━━ Record list ━━

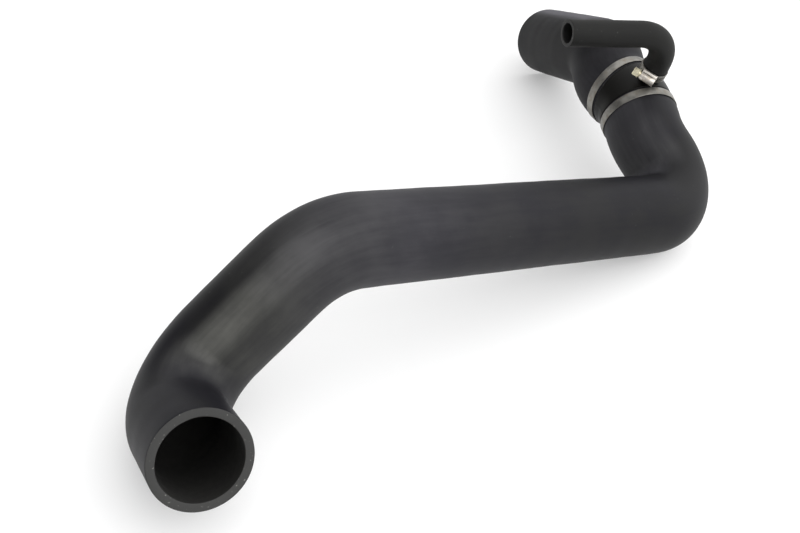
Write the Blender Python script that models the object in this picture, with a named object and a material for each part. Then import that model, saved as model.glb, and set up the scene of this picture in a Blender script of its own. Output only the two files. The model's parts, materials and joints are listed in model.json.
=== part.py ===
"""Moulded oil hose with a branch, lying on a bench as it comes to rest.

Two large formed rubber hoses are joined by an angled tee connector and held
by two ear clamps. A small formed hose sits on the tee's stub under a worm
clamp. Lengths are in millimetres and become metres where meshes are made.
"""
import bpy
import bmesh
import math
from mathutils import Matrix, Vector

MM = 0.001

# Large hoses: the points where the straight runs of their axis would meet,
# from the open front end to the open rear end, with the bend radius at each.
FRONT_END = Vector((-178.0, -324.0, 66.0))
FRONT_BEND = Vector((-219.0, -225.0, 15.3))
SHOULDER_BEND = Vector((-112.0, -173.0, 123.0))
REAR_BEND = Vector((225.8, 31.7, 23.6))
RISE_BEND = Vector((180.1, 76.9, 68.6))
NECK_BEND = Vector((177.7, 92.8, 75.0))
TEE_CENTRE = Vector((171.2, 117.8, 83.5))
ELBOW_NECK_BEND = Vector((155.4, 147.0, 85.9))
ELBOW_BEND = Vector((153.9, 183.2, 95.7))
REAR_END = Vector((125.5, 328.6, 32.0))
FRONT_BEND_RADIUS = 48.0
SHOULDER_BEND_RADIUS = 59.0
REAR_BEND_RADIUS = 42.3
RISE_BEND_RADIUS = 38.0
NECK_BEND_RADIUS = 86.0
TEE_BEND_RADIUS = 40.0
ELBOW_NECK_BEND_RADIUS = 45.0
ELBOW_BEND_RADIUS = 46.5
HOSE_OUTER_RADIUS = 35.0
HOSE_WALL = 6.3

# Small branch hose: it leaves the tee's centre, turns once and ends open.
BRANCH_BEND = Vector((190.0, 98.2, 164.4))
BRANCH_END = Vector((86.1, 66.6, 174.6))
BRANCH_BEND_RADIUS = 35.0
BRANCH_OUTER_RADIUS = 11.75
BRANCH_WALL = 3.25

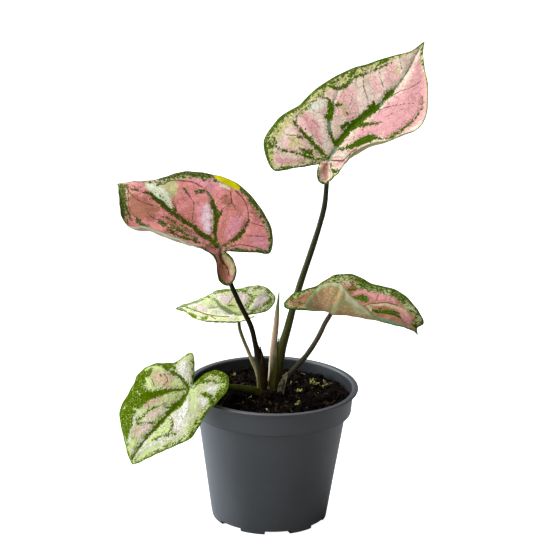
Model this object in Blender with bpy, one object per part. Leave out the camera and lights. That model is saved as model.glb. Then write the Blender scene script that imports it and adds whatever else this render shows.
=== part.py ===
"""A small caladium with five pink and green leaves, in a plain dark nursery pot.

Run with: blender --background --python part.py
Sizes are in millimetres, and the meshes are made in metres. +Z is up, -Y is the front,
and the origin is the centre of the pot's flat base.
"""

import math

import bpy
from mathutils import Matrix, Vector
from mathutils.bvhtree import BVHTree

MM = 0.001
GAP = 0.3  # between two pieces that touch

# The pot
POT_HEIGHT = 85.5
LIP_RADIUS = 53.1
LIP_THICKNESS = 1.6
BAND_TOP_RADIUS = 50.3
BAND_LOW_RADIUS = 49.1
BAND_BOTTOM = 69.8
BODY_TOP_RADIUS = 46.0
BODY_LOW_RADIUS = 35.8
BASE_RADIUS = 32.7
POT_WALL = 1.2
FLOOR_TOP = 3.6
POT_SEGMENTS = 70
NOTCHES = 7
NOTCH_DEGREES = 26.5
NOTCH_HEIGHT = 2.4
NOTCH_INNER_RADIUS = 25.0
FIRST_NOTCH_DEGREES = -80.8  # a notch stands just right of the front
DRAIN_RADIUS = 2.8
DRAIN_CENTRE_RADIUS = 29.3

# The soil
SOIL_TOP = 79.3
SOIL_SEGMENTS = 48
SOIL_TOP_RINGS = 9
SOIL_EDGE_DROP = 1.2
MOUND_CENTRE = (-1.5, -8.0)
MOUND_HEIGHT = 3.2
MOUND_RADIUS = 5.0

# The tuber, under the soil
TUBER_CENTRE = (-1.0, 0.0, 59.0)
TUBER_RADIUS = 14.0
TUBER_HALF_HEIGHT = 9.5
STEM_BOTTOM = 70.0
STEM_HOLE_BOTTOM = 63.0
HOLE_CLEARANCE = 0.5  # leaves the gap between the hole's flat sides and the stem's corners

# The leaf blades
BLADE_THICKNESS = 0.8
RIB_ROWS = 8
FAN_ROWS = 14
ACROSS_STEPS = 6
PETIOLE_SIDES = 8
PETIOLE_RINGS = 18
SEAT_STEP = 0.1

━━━

- [The task]: Set down all of the entries exactly, please.

- [Solved exercise]:
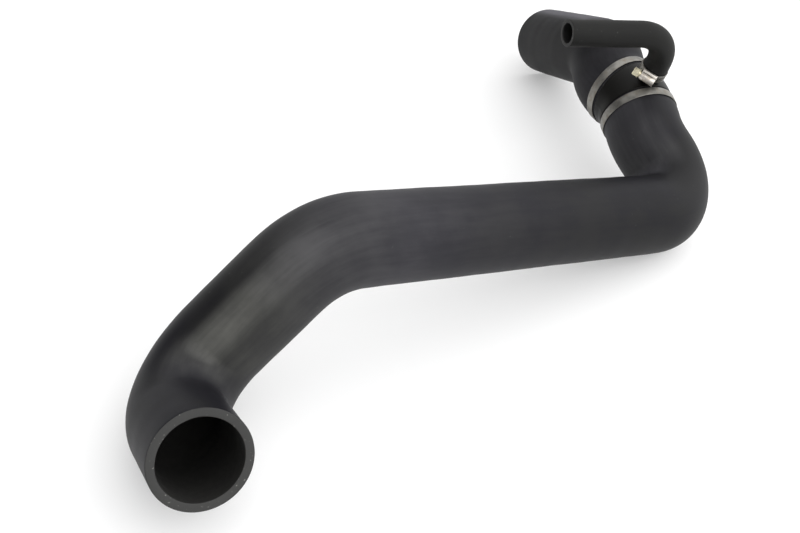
Write the Blender Python script that models the object in this picture, with a named object and a material for each part. Then import that model, saved as model.glb, and set up the scene of this picture in a Blender script of its own. Output only the two files. The model's parts, materials and joints are listed in model.json.
=== part.py ===
"""Moulded oil hose with a branch, lying on a bench as it comes to rest.

Two large formed rubber hoses are joined by an angled tee connector and held
by two ear clamps. A small formed hose sits on the tee's stub under a worm
clamp. Lengths are in millimetres and become metres where meshes are made.
"""
import bpy
import bmesh
import math
from mathutils import Matrix, Vector

MM = 0.001

# Large hoses: the points where the straight runs of their axis would meet,
# from the open front end to the open rear end, with the bend radius at each.
FRONT_END = Vector((-178.0, -324.0, 66.0))
FRONT_BEND = Vector((-219.0, -225.0, 15.3))
SHOULDER_BEND = Vector((-112.0, -173.0, 123.0))
REAR_BEND = Vector((225.8, 31.7, 23.6))
RISE_BEND = Vector((180.1, 76.9, 68.6))
NECK_BEND = Vector((177.7, 92.8, 75.0))
TEE_CENTRE = Vector((171.2, 117.8, 83.5))
ELBOW_NECK_BEND = Vector((155.4, 147.0, 85.9))
ELBOW_BEND = Vector((153.9, 183.2, 95.7))
REAR_END = Vector((125.5, 328.6, 32.0))
FRONT_BEND_RADIUS = 48.0
SHOULDER_BEND_RADIUS = 59.0
REAR_BEND_RADIUS = 42.3
RISE_BEND_RADIUS = 38.0
NECK_BEND_RADIUS = 86.0
TEE_BEND_RADIUS = 40.0
ELBOW_NECK_BEND_RADIUS = 45.0
ELBOW_BEND_RADIUS = 46.5
HOSE_OUTER_RADIUS = 35.0
HOSE_WALL = 6.3

# Small branch hose: it leaves the tee's centre, turns once and ends open.
BRANCH_BEND = Vector((190.0, 98.2, 164.4))
BRANCH_END = Vector((86.1, 66.6, 174.6))
BRANCH_BEND_RADIUS = 35.0
BRANCH_OUTER_RADIUS = 11.75
BRANCH_WALL = 3.25

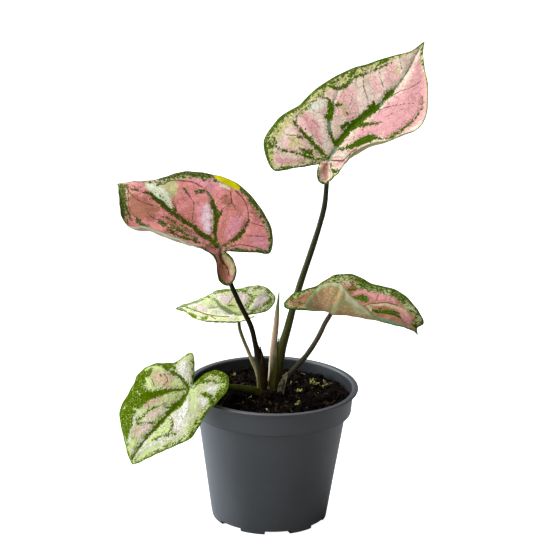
Model this object in Blender with bpy, one object per part. Leave out the camera and lights. That model is saved as model.glb. Then write the Blender scene script that imports it and adds whatever else this render shows.
=== part.py ===
"""A small caladium with five pink and green leaves, in a plain dark nursery pot.

Run with: blender --background --python part.py
Sizes are in millimetres, and the meshes are made in metres. +Z is up, -Y is the front,
and the origin is the centre of the pot's flat base.
"""

import math

import bpy
from mathutils import Matrix, Vector
from mathutils.bvhtree import BVHTree

MM = 0.001
GAP = 0.3  # between two pieces that touch

# The pot
POT_HEIGHT = 85.5
LIP_RADIUS = 53.1
LIP_THICKNESS = 1.6
BAND_TOP_RADIUS = 50.3
BAND_LOW_RADIUS = 49.1
BAND_BOTTOM = 69.8
BODY_TOP_RADIUS = 46.0
BODY_LOW_RADIUS = 35.8
BASE_RADIUS = 32.7
POT_WALL = 1.2
FLOOR_TOP = 3.6
POT_SEGMENTS = 70
NOTCHES = 7
NOTCH_DEGREES = 26.5
NOTCH_HEIGHT = 2.4
NOTCH_INNER_RADIUS = 25.0
FIRST_NOTCH_DEGREES = -80.8  # a notch stands just right of the front
DRAIN_RADIUS = 2.8
DRAIN_CENTRE_RADIUS = 29.3

# The soil
SOIL_TOP = 79.3
SOIL_SEGMENTS = 48
SOIL_TOP_RINGS = 9
SOIL_EDGE_DROP = 1.2
MOUND_CENTRE = (-1.5, -8.0)
MOUND_HEIGHT = 3.2
MOUND_RADIUS = 5.0

# The tuber, under the soil
TUBER_CENTRE = (-1.0, 0.0, 59.0)
TUBER_RADIUS = 14.0
TUBER_HALF_HEIGHT = 9.5
STEM_BOTTOM = 70.0
STEM_HOLE_BOTTOM = 63.0
HOLE_CLEARANCE = 0.5  # leaves the gap between the hole's flat sides and the stem's corners

# The leaf blades
BLADE_THICKNESS = 0.8
RIB_ROWS = 8
FAN_ROWS = 14
ACROSS_STEPS = 6
PETIOLE_SIDES = 8
PETIOLE_RINGS = 18
SEAT_STEP = 0.1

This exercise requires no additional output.